Once, they reached Long Lake, they uncovered their cached canoes, and paddled south into Long Lake Creek, which flows into the Turtle River. The Turtle River then widens into Little Oxbow Lake and Oxbow Lake, before flowing into Echo Lake in Mercer. From there the voyageurs would portage a short distance across what is now County J on the outskirts of Mercer into Grand Portage (Tank) Lake. A seasonal village/campsite was located near what is today Carow Park. The voyageurs may have rested here briefly, then paddled on a creek that flows now under Hwy. 51 near Mercer’s Chamber of Commerce and then on into Mercer Lake.

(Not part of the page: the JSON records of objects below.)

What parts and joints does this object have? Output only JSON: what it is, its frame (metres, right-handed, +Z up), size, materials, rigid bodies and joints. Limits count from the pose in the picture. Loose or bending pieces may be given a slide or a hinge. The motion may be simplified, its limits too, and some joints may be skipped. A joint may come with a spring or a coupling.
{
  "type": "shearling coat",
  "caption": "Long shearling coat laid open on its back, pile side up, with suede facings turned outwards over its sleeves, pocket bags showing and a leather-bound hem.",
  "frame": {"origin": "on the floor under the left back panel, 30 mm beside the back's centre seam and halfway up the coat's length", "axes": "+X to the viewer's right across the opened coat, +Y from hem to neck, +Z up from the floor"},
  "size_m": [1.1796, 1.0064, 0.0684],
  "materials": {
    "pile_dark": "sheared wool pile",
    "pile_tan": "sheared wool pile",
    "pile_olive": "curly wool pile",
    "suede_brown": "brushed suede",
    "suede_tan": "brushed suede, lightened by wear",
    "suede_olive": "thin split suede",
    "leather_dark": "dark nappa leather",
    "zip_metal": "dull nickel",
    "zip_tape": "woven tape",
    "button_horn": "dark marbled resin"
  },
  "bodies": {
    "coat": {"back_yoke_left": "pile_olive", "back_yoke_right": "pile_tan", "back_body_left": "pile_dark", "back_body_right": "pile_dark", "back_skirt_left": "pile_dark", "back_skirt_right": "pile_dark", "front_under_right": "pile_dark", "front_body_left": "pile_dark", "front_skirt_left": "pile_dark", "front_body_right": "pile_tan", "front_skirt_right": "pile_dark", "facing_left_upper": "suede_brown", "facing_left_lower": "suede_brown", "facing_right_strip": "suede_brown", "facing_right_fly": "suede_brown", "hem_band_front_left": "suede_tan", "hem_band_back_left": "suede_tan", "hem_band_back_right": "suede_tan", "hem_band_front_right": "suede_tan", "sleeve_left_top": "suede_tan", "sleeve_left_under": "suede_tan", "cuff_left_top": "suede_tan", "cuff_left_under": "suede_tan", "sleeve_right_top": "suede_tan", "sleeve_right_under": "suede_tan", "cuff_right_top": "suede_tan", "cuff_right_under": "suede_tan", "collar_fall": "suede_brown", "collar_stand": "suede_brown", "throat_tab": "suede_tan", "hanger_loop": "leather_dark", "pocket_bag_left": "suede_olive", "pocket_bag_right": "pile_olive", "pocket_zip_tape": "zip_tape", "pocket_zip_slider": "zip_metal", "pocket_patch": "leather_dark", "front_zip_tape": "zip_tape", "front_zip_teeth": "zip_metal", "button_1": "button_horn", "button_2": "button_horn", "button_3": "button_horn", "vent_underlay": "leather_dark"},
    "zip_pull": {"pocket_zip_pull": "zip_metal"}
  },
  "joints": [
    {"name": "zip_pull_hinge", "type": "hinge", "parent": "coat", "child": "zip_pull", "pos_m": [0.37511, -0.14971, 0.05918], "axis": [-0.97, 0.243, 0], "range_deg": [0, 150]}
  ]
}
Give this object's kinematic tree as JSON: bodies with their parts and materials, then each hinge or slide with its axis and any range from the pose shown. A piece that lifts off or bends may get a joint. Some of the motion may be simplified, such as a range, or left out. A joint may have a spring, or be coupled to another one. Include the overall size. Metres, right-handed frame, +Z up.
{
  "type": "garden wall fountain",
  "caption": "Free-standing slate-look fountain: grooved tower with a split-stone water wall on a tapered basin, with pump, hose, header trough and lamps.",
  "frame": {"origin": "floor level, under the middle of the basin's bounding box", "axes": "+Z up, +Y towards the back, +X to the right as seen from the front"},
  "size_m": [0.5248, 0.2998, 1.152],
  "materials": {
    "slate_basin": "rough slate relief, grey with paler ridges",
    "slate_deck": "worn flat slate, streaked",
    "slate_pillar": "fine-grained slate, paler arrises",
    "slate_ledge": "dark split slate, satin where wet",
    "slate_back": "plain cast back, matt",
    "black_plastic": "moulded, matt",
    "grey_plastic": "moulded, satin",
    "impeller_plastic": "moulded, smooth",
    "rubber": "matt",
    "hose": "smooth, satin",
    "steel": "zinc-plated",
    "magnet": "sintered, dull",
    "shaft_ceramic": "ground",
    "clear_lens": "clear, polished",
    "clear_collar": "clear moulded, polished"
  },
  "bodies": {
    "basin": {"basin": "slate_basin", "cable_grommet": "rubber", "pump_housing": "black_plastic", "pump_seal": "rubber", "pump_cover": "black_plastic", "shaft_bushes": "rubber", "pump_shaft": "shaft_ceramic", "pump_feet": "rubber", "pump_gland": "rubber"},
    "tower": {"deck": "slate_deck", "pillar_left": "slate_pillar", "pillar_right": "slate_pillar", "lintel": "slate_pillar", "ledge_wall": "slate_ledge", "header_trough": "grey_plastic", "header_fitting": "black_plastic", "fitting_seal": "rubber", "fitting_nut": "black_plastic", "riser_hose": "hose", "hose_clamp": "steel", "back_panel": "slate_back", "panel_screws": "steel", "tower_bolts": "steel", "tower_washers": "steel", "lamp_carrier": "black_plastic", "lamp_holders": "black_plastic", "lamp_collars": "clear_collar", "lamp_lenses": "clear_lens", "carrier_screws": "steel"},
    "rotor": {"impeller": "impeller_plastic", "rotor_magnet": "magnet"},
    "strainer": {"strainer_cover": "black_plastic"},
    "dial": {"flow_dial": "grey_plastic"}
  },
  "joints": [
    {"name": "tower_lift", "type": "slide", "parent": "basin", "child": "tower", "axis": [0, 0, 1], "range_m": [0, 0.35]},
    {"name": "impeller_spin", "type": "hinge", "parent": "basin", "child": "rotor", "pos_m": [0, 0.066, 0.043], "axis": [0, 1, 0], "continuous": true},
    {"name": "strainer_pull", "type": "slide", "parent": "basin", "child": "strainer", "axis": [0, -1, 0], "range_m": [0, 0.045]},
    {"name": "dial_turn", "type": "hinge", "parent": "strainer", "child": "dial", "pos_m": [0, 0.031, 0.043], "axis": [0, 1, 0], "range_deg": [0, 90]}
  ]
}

A “6 pause” portage was then made south to the Manitowish River where the voyageurs had a choice: Go upstream and paddle through the Manitowish River Chain of Lakes to the Trout River and eventually east to trading post at Lac Vieux Desert, or go downstream to the confluence with the Bear River, and paddle it upstream to the trading posts at Lac du Flambeau.
The trip from Long Lake to Lac du Flambeau is hard to measure in river miles given the many meanders in these rivers, but it’s 38 miles by road. What amazes me is that on August 2, 1804, Victor Malhiot, the French fur trader who commanded the ABC fur trade post in Lac du Flambeau from 1804-1806, wrote in his journal that he and his men paddled the route in less than day, starting at 4 a.m. and making the trading post at 3 p.m. They would have been paddling “North” canoes, 26-foot-long birchbark canoes four to five feet wide that could hold a crew of eight men. When filled with men and cargo, the canoe weighed between 2,000 and 3,000 pounds.
When we paddled the Turtle River on Monday in our lightweight plastic kayaks, there were many sections that were only a foot deep, and we were getting caught on rocks. I can’t fathom how in low water years these large canoes, laden with trade goods, could get through these waters.
 Knowing that the French had paddled this river for over a century until the mid-1800s, and that Native tribes had likely paddled it for many centuries before that, venerates the route, the very water. I like to think of all of these travelers having left “paddle prints” for us to follow, that though invisible, make the river a fluid archaeological trail. Every trip down one of these historical rivers gives us a chance to join a long line of travelers, explorers, traders, and villagers. That’s an association worth becoming a member.

Celestial Events
            July 7 to 26 marks our warmest days of the year, according to records kept by Woody Hagge in Hazelhurst. We average a high of 79° and a low of 55°.
            On 7/8, look for Jupiter just above the waxing crescent moon. Jupiter is almost impossible to miss. It’s the fourth-brightest celestial object, after the sun, moon and Venus. If you have binoculars (on a tripod) or a telescope, it’s fairly easy to see Jupiter’s four major moons, which look like pinpricks of light on or near the same plane.
The moon can guide your eye to Mars (plus Saturn and the bright star Antares) for several evenings, centered on or near 7/14. Then watch for the moon to sail by Saturn on 7/15.
As of 7/16, our days are growing shorter by two minutes every day. Look for the full moon on 7/19.
            For planet watching in July, all the action is after dusk. Look for Mercury and Venus very low in the west-northwest, Mars in the south, Jupiter in the west, and Saturn in the south.
            On 7/20/1969, Neil Armstrong left the first human footprint on the moon.